For an object that is continually being declared obsolete, the physical key has proved astonishingly resilient. (Although smartphones can now unlock your house or car, Google has signaled the limits of virtuality by manufacturing a low-tech security key that physically authenticates users, supposedly reassuring them that their data is safe from hackers.) Yet the key’s stubborn materiality contrasts with the abstraction that some of Williams’s successors emphasize in their modern anthologies of keywords. A striking example is Keywords for Today, a 2018 volume produced by an Anglo-American scholarly collective and edited by Colin MacCabe and Holly Yanacek. This text variously updates, replaces or adds new entries to Williams’s collection of complex words. For our purposes, the additions and subtractions are telling: gone, for example, is the entry on materialism, while the very first entry explores a new keyword, which is abstract. In line with this remarkable substitution, some entries call attention to how twenty-first-century vocabulary shrinks from its material base, such as the evolution of market into the "hardened abstraction" of the market, with its tyrannical definite article (2018: 231). Other entries, however, seem blind to their own abstraction, as when image skims over the physical consequences of socially mediated aesthetics as distorted by technology. By contrast with Keywords for Today, Greene’s Five Words elaborates its critical semantics "by trying to make tangible what is often abstract and obscure" (2013: 8), offering literal analogues to its polysemous terms (the palimpsest for invention, the pendent for language, and so forth) in order to underscore the dynamic relay between the material and the discursive in early modern cultures.

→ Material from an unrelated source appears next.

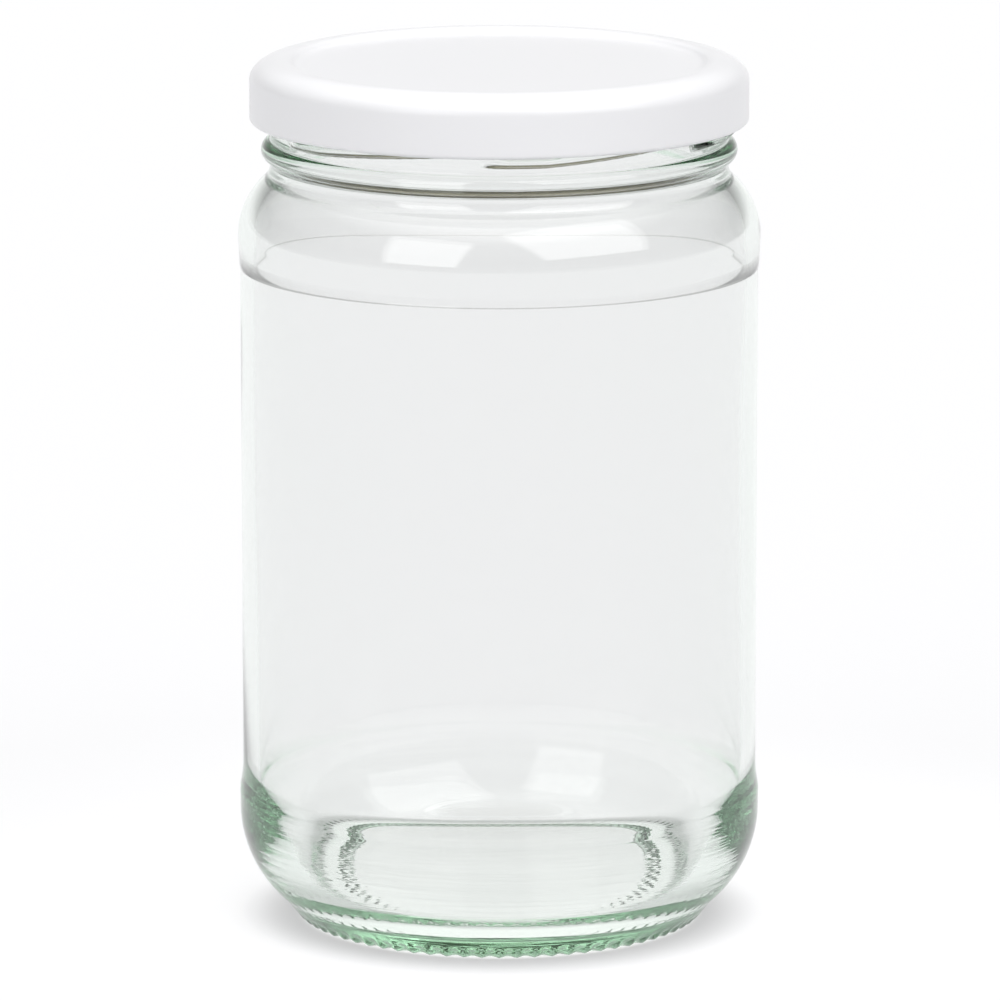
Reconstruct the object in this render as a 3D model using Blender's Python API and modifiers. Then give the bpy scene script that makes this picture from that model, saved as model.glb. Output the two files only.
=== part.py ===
# A round preserving jar of about 720 ml with its white screw lid, which has six lugs.
# Its pieces are the glass jar, the tinplate lid shell and the sealing ring cast into the lid's rim.
# Metres, +Z up. The origin is the point where the jar's axis meets the surface that it stands on.

import math

import bmesh
import bpy

mm = 0.001
full_turn = 2 * math.pi

# Glass body
panel_radius = 44.4 * mm        # straight wall that takes the label
shoulder_radius = 44.78 * mm    # band above the label panel, which guards it
heel_radius = 44.92 * mm        # band below the label panel
panel_top = 114.6 * mm
panel_bottom = 27.0 * mm
shoulder_band_bottom = 116.6 * mm
heel_band_top = 22.5 * mm
body_bore = 41.9 * mm           # inside of the body: the wall is 2.5 mm thick at the label panel
floor_height = 5.8 * mm         # flat inside of the base
floor_corner_width = 11.5 * mm  # the floor rises to the wall in a quarter of a tall ellipse
floor_corner_height = 20.0 * mm

# Glass shoulder: one arc outside and one inside about the same height, each turning into the neck
shoulder_centre_height = 119.0 * mm
shoulder_arc = 13.5 * mm
shoulder_sweep = 50             # degrees from the body to the start of the neck's curve
shoulder_arc_inside = 10.7 * mm
shoulder_sweep_inside = 54
neck_turn = 0.9 * mm            # the neck's curve has its corner this far above the end of the arc
neck_turn_inside = 1.1 * mm

# Glass base, from the heel to the flat recess under the floor, as radius and height
heel_arc = 20.0 * mm
heel_centre_height = 19.0 * mm
foot_height = 3.8 * mm          # the heel's arc runs into a straight slope here
foot_edge = (35.3 * mm, 0.6 * mm)
foot_corner = (34.8 * mm, 0.0)
bearing_outer = (34.4 * mm, 0.0)
bearing_inner = (29.8 * mm, 0.0)
rise_corner = (28.9 * mm, 0.0)
rise_middle = (27.9 * mm, 0.8 * mm)
recess_corner = (26.9 * mm, 1.6 * mm)
recess_edge = (25.9 * mm, 1.6 * mm)

# Glass finish: neck, transfer bead, threads and lip
neck_radius = 39.25 * mm
neck_height = 131.2 * mm
bead_height = 134.0 * mm
bead_radius = 40.75 * mm
bead_half_height = 1.8 * mm
bead_sweep = 78                 # degrees of the bead's section either side of its widest line
root_radius = 39.0 * mm         # wall between the threads
mouth_radius = 36.2 * mm
lip_height = 147.6 * mm
lip_round = 1.3 * mm

# Threads: six right-hand leads, each a rounded ridge that starts level and then climbs
leads = 6
thread_start = math.radians(-95)    # azimuth of one ridge's lower end
thread_level = math.radians(17)
lead_height = 16.8 * mm         # rise of one whole turn
thread_half = 0.65 * mm         # half of a ridge's height
thread_crest = 40.4 * mm
thread_low = 137.65 * mm        # middle of a ridge at its lower end
thread_span = math.radians(112)
thread_stations = 16
thread_rises_over = 1 / 16      # share of a ridge in which its lower end comes out of the wall
thread_fades_over = 1 / 6       # share in which its upper end goes back into it
thread_sink = 0.85 * mm         # a ridge's ends lie this far inside the wall

# Lid shell
lid_radius = 42.7 * mm
lid_bottom = 138.9 * mm
crown_height = 149.5 * mm
sheet = 0.25 * mm               # lacquered tinplate
corner_width = 5.5 * mm         # the crown falls to the skirt in a quarter of an ellipse
corner_height = 3.5 * mm
crown_radius = 37.2 * mm        # highest line of the crown
panel_step = 1.0 * mm           # the lid's panel lies this far below its crown
lid_panel_radius = 33.4 * mm
step_corner = 0.6 * mm          # the step's two bends have their corners this far off its middle
curl_round = 0.75 * mm          # the skirt's edge is rolled inwards to this radius
curl_sweep = 240                # degrees from the skirt's outside round to the roll's end
curl_join = 1.2 * mm            # above the roll's middle, where the skirt's inside runs clear of it

# Lugs: stretches of the curl pressed inwards under the threads
lug_to_thread = 3.1 * mm        # over a lug, a ridge's middle stands this far above its lower end
lug_azimuth = thread_start + thread_level + lug_to_thread / lead_height * full_turn
lug_reach = 1.7 * mm
lug_flat = math.radians(5)      # half of the fully pressed stretch
lug_ramp = math.radians(6)
lug_mid_height = 139.4 * mm
lug_zone = 2.0 * mm             # above this distance over a lug's middle the skirt stays round
lug_squeeze = 0.5               # pressing takes this share off the curl's height

# Sealing ring
clearance = 0.3 * mm            # left between pieces that touch on the real jar
seal_skin = 0.61 * mm           # from the crown's outside to the compound: the sheet and a clearance
seal_sweep = 28                 # degrees of the crown's curve that the compound follows
seal_inner = 36.9 * mm
seal_edge = 0.25 * mm           # bevel of the compound's edges

turned_steps = 60               # sides of each turned piece


def arc(centre, radius_r, radius_z, start, end, steps):
    """Points of an ellipse's arc in the turning plane, from start to end in degrees."""
    points = []
    for i in range(steps + 1):
        angle = math.radians(start + (end - start) * i / steps)
        points.append((centre[0] + radius_r * math.cos(angle), centre[1] + radius_z * math.sin(angle)))
    return points


def bend(start, corner, end, steps):
    """A smooth curve from start to end that leaves and arrives along the two sides of corner."""
    points = []
    for i in range(steps + 1):
        t = i / steps
        weights = ((1 - t) ** 2, 2 * t * (1 - t), t ** 2)
        points.append(tuple(sum(w * p[k] for w, p in zip(weights, (start, corner, end))) for k in (0, 1)))
    return points


def smooth_step(t):
    t = min(max(t, 0.0), 1.0)
    return t * t * (3 - 2 * t)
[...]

Greene blazes two further pathways unfamiliar to modern literary taxonomists. The first is historical. By slowing the brisk diachronic sweep of keyword etymologies down to the Renaissance and Baroque, Greene tunes in to subtler rhythmic patterns, finding in the so-called "discovery of language in early modern Europe" not only new words but new relations between them: thus terms like tongue and language are described as "neither dependent on nor independent of one another," but instead "pendent" or reciprocally clarifying and energizing (53). Elsewhere, Greene catches terms in mid-transformation, charting how blood is redefined by the "literalism of the sixteenth century" and the "vitalism of the mid-seventeenth" (115). The other pathway is comparative. Williams long ago noted that "many of the most important keywords … either developed key meanings in languages other than English, or went through a complicated and interactive development in a number of major languages," but predicted that the necessary "comparative analysis" would require an "international collaborative enterprise" (2014: xxxi). The difficulty of such work is evident in the case of Keywords for Today, which explores only one term recognizably borrowed from beyond the Anglosphere—the Sanskrit karma, which is quite properly adduced to demonstrate "the danger of trying to limit English semantics to its traditional homelands" (2018: 207). Alert to such danger, in Five Words Greene has provided a single-authored study that boldly and succinctly takes up Williams’s internationalist challenge.

Or at least he has done so for the terms blood, invention, language, resistance, and world. "Many words," Greene writes, "are like these words," continuing: "I have envisioned extending this sort of project to every word on a given page by Rabelais, Sidney, or the Inca Garcilaso, distributing the terms to scholars with the injunction not only to explain their semantic changes over time but to set each discrete word in motion with the others" (2013: 14). Such is the gauntlet taken up by this ARCADE Colloquy. Each essay collected here is to double business bound: the authors have each chosen a single transcultural keyword from the early modern period, and they have set their keyword in motion with Five Words as well as cognate or "pendent" terms they find essential. The reader will observe that not all their words are nouns. Nor are their keywords all self-evidently "ordinary," and on occasion they explicitly put that descriptor under pressure. The contributors draw into the discussion features of early modern worlds that Five Words did not have the space to map, including visual culture (John Casey’s color), radical politics (Crystal Bartolovich’s common), the poetics of ecology (Vin Nardizzi’s grafting), and the philosophy of science (Debapriya Sarkar’s utopian). Far from some rote parataxis, however, these keywords allow the reader to adapt Greene’s tools for ever deeper exploration. On its publication, Five Words was lauded no less for its stylistic elegance than for its conceptual ambition. Bookended by that study and Greene’s generous response to the four initial essays, this Colloquy probes new interventions in literary studies and rewards the reader with unexpected results.

References

Appadurai, Arjun. 1996. Modernity at Large: Cultural Dimensions of Globalization. Minneapolis: University of Minnesota Press.

Greene, Roland. 2013. Five Words: Critical Semantics in the Age of Shakespeare and Cervantes. Chicago: University of Chicago Press.

MacCabe, Colin and Holly Yanacek, eds. 2018. Keywords for Today: A 21st Century Vocabulary. Oxford: Oxford University Press.

Williams, Raymond. (1976) 2014.  Keywords: A Vocabulary of Culture and Society. Oxford: Oxford University Press.